Little Hyde Farm Cottages is a Grade II listed building in the Brentwood local planning authority area, England. First listed on 20 February 1976. House, cottages. 2 related planning applications.

Little Hyde Farm Cottages

WRENN ID
worn-zinc-sorrel
Grade
II
Local Planning Authority
Brentwood
Country
England
Date first listed
20 February 1976
Type
House, cottages
Source
Historic England listing

Description

LITTLE HYDE FARM COTTAGES

A house, now divided into two cottages. The building dates from the early 15th century, with extensions added in the late 16th, 19th, and 20th centuries. It is timber-framed with roughcast render and roofed in handmade red clay tiles.

The structure comprises a hall range facing east with a late 16th-century stack in its right bay against the front wall and a 19th-century stack beside it. To the left is a two-bay parlour or solar cross-wing with an 18th-century stack at the front left corner and a 19th-century single-storey lean-to extension. A late 16th-century two-bay cross-wing to the right replaces the original service bay. Twentieth-century single-storey lean-to extensions have been added to the rear of the cross-wings and hall range.

The hall range is one storey with an attic; the left cross-wing is two storeys; the right cross-wing is also two storeys with an occupied attic. No. 2 cottage contains the 16th-century stack, the rear portion of the hall, and everything to the left. No. 1 contains the remainder.

Externally, No. 1 has a 20th-century square bay with a hipped roof and a 20th-century half-glazed door with a flat canopy on the right side. A gabled dormer containing a 20th-century casement sits in the left bay of the hall. No. 2 has a plain boarded door with a flat canopy and adjacent window, also 20th-century casements. A weatherboarded dado runs across the front, with plain bargeboards.

The interior of the left cross-wing is jettied to the front, with two original plain brackets and exposed joists of horizontal section. In the hall, the studding and display bracing at the high end are exposed and complete, showing large-diameter peg-holes for a former fixed bench and a mortice for a former draught screen beside the original doorway to the solar, though the doorhead is missing. A floor was inserted in the hall in 1565, documented in the Essex Record Office, featuring a chamfered axial beam with step stops cut back at the corners, and joists plastered to their soffits. The large wood-burning hearth, originally about 3 metres wide with 0.33-metre jambs, has a chamfered mantel beam with one plain stop and one convex stop; the interior was reduced with 20th-century brickwork. The room above is wholly plastered to the collars except the wallplates, which show no evidence of original window or shuttering arrangements.
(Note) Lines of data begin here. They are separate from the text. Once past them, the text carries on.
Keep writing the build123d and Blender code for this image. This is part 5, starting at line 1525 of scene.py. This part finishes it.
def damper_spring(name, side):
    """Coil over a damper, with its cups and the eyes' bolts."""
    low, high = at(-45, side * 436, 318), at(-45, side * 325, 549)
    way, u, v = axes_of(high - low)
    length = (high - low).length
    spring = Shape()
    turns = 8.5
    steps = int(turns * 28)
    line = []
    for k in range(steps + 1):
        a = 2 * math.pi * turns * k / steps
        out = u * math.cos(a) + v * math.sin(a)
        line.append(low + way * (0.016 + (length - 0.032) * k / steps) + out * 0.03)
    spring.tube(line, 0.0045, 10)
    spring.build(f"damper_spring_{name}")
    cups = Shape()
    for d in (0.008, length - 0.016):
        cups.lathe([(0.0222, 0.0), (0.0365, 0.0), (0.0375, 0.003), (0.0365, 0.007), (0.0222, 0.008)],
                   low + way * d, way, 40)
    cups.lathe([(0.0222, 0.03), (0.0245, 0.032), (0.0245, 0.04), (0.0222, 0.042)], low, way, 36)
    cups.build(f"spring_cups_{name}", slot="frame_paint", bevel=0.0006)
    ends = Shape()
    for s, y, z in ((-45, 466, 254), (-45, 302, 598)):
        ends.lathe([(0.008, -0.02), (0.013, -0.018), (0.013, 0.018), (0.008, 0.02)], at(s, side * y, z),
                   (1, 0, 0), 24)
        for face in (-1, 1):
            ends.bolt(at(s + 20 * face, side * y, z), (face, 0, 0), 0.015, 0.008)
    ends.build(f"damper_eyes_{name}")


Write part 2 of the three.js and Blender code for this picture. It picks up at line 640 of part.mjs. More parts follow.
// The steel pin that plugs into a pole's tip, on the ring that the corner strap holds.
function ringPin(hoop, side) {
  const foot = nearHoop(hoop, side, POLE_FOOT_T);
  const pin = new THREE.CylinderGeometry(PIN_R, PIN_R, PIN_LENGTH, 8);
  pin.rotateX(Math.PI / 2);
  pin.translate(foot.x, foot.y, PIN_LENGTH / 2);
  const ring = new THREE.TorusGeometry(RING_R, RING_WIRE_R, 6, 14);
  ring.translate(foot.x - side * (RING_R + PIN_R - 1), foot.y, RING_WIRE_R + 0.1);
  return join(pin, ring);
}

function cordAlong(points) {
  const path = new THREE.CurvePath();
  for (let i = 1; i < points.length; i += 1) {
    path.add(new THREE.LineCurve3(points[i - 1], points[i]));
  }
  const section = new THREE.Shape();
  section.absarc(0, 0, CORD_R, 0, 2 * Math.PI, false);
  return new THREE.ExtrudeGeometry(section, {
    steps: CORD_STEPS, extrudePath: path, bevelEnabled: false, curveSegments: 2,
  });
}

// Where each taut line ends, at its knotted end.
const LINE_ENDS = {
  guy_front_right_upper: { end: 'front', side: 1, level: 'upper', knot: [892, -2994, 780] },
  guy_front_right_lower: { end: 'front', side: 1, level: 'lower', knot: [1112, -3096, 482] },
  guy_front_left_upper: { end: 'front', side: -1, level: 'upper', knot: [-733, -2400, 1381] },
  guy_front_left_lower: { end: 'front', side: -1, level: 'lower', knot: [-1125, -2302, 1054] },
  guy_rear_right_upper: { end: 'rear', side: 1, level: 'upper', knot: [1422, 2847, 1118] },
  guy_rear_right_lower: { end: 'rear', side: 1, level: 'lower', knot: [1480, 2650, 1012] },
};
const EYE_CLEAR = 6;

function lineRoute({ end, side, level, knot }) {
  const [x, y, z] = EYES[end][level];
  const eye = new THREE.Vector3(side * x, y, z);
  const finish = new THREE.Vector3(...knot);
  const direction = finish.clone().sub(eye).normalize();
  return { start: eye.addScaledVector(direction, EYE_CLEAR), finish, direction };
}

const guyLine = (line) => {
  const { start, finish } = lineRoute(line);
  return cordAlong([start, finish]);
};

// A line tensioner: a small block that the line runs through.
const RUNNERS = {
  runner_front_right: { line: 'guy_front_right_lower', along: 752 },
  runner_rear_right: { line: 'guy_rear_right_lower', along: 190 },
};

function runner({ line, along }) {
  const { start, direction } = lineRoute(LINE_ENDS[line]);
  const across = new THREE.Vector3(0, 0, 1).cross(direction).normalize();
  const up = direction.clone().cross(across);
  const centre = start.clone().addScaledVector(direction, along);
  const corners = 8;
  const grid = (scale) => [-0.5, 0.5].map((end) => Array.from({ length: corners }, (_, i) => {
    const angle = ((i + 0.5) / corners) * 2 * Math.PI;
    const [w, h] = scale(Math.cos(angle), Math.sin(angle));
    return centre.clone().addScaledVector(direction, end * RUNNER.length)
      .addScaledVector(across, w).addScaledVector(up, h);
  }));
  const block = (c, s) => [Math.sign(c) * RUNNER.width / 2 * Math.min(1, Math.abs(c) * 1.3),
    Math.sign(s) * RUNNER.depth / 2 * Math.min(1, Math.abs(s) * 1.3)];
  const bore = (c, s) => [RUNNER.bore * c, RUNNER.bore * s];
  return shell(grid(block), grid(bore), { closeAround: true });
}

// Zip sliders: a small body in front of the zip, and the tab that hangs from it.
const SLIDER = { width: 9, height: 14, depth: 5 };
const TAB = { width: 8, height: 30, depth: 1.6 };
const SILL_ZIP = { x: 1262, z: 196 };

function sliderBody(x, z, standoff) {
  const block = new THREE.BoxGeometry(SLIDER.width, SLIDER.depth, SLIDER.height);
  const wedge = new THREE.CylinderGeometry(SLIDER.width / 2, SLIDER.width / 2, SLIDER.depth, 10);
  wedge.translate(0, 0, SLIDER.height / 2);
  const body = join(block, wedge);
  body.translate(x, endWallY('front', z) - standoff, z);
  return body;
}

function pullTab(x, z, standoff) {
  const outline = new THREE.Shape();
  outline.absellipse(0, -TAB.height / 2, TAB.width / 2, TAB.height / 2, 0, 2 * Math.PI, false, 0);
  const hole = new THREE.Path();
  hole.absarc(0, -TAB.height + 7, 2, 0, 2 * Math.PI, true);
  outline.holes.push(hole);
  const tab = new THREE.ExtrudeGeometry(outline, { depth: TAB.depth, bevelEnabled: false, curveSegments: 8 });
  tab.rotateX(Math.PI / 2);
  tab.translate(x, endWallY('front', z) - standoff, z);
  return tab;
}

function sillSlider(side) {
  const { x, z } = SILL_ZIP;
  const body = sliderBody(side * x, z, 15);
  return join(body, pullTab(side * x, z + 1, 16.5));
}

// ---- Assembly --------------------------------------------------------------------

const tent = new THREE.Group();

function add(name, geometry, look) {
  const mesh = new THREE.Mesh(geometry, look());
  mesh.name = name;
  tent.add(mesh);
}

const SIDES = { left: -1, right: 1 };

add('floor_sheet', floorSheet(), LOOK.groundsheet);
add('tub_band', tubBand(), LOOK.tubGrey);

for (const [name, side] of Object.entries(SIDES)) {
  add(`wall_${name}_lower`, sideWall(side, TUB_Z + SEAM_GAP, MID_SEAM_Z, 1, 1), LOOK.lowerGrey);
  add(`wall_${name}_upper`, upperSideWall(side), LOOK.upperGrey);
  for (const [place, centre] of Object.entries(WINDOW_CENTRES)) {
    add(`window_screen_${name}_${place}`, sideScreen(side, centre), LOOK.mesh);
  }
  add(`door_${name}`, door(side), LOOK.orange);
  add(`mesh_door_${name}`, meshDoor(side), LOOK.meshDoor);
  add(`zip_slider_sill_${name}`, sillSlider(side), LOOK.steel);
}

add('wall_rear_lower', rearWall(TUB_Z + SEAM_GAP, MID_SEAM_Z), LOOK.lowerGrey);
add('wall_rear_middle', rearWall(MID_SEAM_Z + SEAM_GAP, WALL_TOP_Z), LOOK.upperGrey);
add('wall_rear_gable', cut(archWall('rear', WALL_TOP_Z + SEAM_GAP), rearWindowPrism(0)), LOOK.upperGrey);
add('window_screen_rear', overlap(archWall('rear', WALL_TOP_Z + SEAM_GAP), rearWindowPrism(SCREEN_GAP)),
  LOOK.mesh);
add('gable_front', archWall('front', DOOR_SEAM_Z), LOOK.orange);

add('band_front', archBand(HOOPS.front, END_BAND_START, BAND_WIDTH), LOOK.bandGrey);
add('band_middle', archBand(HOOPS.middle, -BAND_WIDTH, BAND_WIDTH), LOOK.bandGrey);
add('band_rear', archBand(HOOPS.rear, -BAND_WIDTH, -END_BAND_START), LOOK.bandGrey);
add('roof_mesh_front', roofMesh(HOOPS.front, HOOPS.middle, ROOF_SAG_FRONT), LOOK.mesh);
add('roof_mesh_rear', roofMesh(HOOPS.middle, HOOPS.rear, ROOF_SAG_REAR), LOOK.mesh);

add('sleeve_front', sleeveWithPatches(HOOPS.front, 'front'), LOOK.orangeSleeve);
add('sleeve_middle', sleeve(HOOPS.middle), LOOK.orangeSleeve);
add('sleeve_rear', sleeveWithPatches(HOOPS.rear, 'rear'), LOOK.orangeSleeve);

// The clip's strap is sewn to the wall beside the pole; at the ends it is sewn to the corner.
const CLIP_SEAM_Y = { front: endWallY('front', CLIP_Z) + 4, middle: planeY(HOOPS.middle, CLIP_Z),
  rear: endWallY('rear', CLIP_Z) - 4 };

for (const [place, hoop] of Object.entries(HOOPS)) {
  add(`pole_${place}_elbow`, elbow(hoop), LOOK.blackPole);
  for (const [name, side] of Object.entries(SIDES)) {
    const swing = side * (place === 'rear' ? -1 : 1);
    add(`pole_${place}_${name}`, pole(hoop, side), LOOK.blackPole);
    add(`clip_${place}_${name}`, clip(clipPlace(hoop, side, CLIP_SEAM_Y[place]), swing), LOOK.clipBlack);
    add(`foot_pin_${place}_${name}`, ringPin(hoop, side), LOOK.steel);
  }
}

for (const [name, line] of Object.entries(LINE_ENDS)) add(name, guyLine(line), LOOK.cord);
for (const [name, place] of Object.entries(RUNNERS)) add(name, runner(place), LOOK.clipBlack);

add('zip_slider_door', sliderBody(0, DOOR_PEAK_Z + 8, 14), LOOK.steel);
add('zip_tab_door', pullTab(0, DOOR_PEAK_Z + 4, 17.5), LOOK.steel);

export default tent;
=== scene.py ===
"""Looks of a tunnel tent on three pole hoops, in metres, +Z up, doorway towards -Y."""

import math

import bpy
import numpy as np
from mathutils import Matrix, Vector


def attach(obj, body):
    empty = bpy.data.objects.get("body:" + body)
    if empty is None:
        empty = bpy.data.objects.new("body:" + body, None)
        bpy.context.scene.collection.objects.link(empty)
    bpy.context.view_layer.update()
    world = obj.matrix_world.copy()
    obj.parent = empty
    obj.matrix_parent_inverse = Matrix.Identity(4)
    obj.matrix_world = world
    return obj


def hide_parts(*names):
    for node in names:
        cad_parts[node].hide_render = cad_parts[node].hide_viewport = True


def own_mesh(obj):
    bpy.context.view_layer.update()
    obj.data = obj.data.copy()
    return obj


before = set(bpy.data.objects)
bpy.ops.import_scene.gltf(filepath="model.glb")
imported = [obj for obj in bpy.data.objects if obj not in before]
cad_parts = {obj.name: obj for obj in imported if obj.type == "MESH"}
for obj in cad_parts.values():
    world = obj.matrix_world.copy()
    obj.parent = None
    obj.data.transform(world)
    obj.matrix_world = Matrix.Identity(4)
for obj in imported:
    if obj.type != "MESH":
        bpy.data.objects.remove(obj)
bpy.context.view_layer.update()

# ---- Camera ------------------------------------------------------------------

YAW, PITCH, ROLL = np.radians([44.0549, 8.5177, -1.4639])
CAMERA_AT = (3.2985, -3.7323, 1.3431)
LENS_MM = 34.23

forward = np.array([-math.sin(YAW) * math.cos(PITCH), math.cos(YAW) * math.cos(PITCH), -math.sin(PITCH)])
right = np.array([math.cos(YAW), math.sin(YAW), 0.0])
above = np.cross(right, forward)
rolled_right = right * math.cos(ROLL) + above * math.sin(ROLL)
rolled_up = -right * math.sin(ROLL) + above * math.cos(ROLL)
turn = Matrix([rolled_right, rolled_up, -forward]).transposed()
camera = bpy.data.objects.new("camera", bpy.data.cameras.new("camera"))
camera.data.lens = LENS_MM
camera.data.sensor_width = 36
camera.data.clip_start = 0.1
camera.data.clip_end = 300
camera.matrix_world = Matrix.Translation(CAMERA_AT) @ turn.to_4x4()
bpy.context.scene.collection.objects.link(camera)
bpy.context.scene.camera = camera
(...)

The left cross-wing has a chamfered binding beam and middle storey posts with mitred stops, two solid braces 0.11 metres wide, and heavy plain joists jointed to the binding beam with unrefined central tenons. A 20th-century grate sits in the corner stack. The room above is plastered except for two chamfered arched braces, 0.09 metres wide, to the central tie-beam. The roof is difficult to access but is reported to retain the original crownpost structure.

The right cross-wing has jowled posts and exposed plain joists (some of reused timber) of horizontal section in the rear bay, with a 20th-century grate. Most surfaces are plastered with no visible evidence of whether there was originally a jetty. Each wallplate has a simple tenoned and splayed scarf, an unusual type in Essex but common elsewhere. The roof is a clasped purlin roof with wind-bracing of reversed curvature, rare in Essex but familiar in the East Midlands.

The house is well documented in the Petre archives as Campers, with a holding of ten acres. While the 1556 survey page relating to it is missing, it is mentioned repeatedly in court rolls from 1561 to 1582. In 1565 the tenant Thomas Springfield, a carpenter, was ordered to build a loft or floor in the hall with joists and boards, and in 1575 and 1580 he was ordered to repair the house. The reuse of timber for joists and the use of unfamiliar scarf joints and wind-bracing probably indicate that the right cross-wing was built during his tenancy from 1565 to about 1601, suggesting he was a carpenter trained in another part of England. The Walker map of 1601 shows the house much as it remains today—a hall range with the door at the end and a brick stack immediately to the left of it, a window near the left end, and two-storey cross-wings, all with tiled roofs. The stack was clearly inserted to the left of the cross-entry with the hearth facing left; the cross-entry was not blocked until a second stack was built against it during conversion to cottages in the 19th century. The upper part of the hall, though floored in 1565, was not lit by a dormer until after 1601; the upper section of the window would have provided some light at floor level.

Although much of the structure is concealed by plaster, the building appears to have remained structurally unaltered since the end of the 16th century, having escaped the destructive alterations characteristic of the Georgian period. It deserves careful treatment in any future renovation.